### [EXERCISE]
The entries below contain a line with "curve.use_fill_caps = True" and a line with "# Metres, +Z". Retype exactly everything from the first down to the second, both included, and nothing else.

** Start DATA SECTION **

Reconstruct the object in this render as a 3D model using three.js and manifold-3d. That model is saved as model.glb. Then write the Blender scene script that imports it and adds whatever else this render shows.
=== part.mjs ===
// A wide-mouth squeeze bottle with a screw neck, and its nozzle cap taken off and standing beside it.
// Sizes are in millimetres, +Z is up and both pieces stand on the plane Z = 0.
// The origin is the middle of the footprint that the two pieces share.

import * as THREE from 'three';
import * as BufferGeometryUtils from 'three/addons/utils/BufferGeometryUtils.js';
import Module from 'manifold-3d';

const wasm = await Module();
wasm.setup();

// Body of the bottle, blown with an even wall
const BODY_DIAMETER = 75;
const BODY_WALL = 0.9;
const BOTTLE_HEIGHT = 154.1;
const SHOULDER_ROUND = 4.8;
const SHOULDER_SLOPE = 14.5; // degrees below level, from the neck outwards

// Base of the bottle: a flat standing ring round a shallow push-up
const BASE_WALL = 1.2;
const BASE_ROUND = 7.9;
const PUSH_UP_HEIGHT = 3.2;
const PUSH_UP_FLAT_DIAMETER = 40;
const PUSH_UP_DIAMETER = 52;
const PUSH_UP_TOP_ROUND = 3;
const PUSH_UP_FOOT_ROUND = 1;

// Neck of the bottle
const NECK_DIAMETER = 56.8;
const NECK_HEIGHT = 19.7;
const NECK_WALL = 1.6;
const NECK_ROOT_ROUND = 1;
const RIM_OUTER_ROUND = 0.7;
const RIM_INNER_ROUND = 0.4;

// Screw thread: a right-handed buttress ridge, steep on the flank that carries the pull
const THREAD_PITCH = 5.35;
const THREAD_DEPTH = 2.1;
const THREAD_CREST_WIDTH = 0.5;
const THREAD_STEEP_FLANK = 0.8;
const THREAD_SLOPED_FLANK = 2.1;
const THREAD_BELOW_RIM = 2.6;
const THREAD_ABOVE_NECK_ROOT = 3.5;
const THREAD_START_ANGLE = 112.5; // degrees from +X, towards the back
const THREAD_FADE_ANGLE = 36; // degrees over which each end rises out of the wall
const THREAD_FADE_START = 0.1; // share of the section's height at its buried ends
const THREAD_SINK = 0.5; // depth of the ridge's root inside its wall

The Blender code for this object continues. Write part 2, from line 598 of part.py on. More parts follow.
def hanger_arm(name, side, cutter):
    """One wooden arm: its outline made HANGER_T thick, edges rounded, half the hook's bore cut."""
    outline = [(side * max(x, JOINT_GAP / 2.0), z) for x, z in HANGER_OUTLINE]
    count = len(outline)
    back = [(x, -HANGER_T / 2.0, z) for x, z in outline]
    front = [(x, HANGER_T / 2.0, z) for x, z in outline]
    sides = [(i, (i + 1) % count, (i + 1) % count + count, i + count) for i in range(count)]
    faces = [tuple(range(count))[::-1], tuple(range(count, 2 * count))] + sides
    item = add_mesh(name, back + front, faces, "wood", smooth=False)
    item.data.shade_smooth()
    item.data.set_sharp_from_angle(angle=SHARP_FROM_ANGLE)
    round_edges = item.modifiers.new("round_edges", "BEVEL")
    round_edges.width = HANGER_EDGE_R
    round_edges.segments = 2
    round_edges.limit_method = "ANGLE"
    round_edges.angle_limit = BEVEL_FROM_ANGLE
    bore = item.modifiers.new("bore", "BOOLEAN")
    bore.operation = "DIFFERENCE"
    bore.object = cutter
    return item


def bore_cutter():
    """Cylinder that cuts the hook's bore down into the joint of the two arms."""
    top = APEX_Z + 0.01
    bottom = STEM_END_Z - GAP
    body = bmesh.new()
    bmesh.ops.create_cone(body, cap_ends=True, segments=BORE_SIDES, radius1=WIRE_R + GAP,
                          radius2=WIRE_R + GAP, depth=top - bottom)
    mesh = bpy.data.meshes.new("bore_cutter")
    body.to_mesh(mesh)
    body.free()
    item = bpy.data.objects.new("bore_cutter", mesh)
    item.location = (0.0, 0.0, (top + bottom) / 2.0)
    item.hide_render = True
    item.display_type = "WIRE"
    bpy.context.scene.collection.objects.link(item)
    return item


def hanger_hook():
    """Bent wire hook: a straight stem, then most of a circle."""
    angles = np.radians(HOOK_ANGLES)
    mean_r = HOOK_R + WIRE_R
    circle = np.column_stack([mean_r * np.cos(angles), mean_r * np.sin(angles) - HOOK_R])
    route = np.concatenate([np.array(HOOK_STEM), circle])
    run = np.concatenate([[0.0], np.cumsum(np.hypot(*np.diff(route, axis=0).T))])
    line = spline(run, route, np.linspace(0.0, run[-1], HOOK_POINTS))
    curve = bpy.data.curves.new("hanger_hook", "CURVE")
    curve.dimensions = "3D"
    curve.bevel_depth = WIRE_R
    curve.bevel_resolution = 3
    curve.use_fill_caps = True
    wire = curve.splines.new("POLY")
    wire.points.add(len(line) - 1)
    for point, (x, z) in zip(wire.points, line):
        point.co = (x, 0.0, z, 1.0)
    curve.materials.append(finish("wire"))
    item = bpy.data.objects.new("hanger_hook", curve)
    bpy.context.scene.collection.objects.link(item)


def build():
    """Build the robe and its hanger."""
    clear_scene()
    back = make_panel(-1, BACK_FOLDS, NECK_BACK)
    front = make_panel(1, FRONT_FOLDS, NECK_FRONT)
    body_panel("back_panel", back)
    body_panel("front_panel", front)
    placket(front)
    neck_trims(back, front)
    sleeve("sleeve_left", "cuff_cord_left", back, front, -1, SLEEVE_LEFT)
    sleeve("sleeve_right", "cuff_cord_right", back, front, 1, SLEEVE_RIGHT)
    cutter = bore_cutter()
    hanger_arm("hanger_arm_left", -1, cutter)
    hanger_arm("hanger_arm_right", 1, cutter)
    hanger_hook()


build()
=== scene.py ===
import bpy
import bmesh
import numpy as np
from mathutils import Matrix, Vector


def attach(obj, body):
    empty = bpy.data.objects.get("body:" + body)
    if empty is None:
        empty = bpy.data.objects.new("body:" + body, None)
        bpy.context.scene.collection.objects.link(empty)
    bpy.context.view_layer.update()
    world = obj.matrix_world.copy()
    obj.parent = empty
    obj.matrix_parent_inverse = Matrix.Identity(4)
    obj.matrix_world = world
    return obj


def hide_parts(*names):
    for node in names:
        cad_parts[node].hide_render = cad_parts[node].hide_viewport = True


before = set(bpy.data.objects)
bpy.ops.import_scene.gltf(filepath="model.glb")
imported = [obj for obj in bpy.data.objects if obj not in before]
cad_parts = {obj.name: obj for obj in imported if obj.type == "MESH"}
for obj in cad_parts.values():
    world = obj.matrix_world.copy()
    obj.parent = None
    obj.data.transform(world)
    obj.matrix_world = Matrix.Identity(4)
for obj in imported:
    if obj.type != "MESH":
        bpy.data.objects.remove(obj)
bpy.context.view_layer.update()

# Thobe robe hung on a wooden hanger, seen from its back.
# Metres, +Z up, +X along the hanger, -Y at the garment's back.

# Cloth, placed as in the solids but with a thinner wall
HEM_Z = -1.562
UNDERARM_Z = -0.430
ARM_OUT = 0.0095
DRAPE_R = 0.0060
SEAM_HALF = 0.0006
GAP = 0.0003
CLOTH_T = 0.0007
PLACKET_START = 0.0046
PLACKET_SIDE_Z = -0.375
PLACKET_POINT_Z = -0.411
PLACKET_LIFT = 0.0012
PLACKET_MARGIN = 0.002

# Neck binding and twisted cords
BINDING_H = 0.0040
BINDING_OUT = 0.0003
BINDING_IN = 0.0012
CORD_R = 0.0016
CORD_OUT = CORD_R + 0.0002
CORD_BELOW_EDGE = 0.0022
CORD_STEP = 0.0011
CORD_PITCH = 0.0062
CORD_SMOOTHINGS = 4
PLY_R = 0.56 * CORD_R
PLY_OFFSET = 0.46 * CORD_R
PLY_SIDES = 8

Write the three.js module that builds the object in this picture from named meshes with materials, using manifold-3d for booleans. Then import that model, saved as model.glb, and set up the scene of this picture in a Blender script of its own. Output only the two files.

** End DATA SECTION **

### [EXPECTED OUTPUT]
    curve.use_fill_caps = True
    wire = curve.splines.new("POLY")
    wire.points.add(len(line) - 1)
    for point, (x, z) in zip(wire.points, line):
        point.co = (x, 0.0, z, 1.0)
    curve.materials.append(finish("wire"))
    item = bpy.data.objects.new("hanger_hook", curve)
    bpy.context.scene.collection.objects.link(item)


def build():
    """Build the robe and its hanger."""
    clear_scene()
    back = make_panel(-1, BACK_FOLDS, NECK_BACK)
    front = make_panel(1, FRONT_FOLDS, NECK_FRONT)
    body_panel("back_panel", back)
    body_panel("front_panel", front)
    placket(front)
    neck_trims(back, front)
    sleeve("sleeve_left", "cuff_cord_left", back, front, -1, SLEEVE_LEFT)
    sleeve("sleeve_right", "cuff_cord_right", back, front, 1, SLEEVE_RIGHT)
    cutter = bore_cutter()
    hanger_arm("hanger_arm_left", -1, cutter)
    hanger_arm("hanger_arm_right", 1, cutter)
    hanger_hook()


build()
=== scene.py ===
import bpy
import bmesh
import numpy as np
from mathutils import Matrix, Vector


def attach(obj, body):
    empty = bpy.data.objects.get("body:" + body)
    if empty is None:
        empty = bpy.data.objects.new("body:" + body, None)
        bpy.context.scene.collection.objects.link(empty)
    bpy.context.view_layer.update()
    world = obj.matrix_world.copy()
    obj.parent = empty
    obj.matrix_parent_inverse = Matrix.Identity(4)
    obj.matrix_world = world
    return obj


def hide_parts(*names):
    for node in names:
        cad_parts[node].hide_render = cad_parts[node].hide_viewport = True


before = set(bpy.data.objects)
bpy.ops.import_scene.gltf(filepath="model.glb")
imported = [obj for obj in bpy.data.objects if obj not in before]
cad_parts = {obj.name: obj for obj in imported if obj.type == "MESH"}
for obj in cad_parts.values():
    world = obj.matrix_world.copy()
    obj.parent = None
    obj.data.transform(world)
    obj.matrix_world = Matrix.Identity(4)
for obj in imported:
    if obj.type != "MESH":
        bpy.data.objects.remove(obj)
bpy.context.view_layer.update()

# Thobe robe hung on a wooden hanger, seen from its back.
# Metres, +Z up, +X along the hanger, -Y at the garment's back.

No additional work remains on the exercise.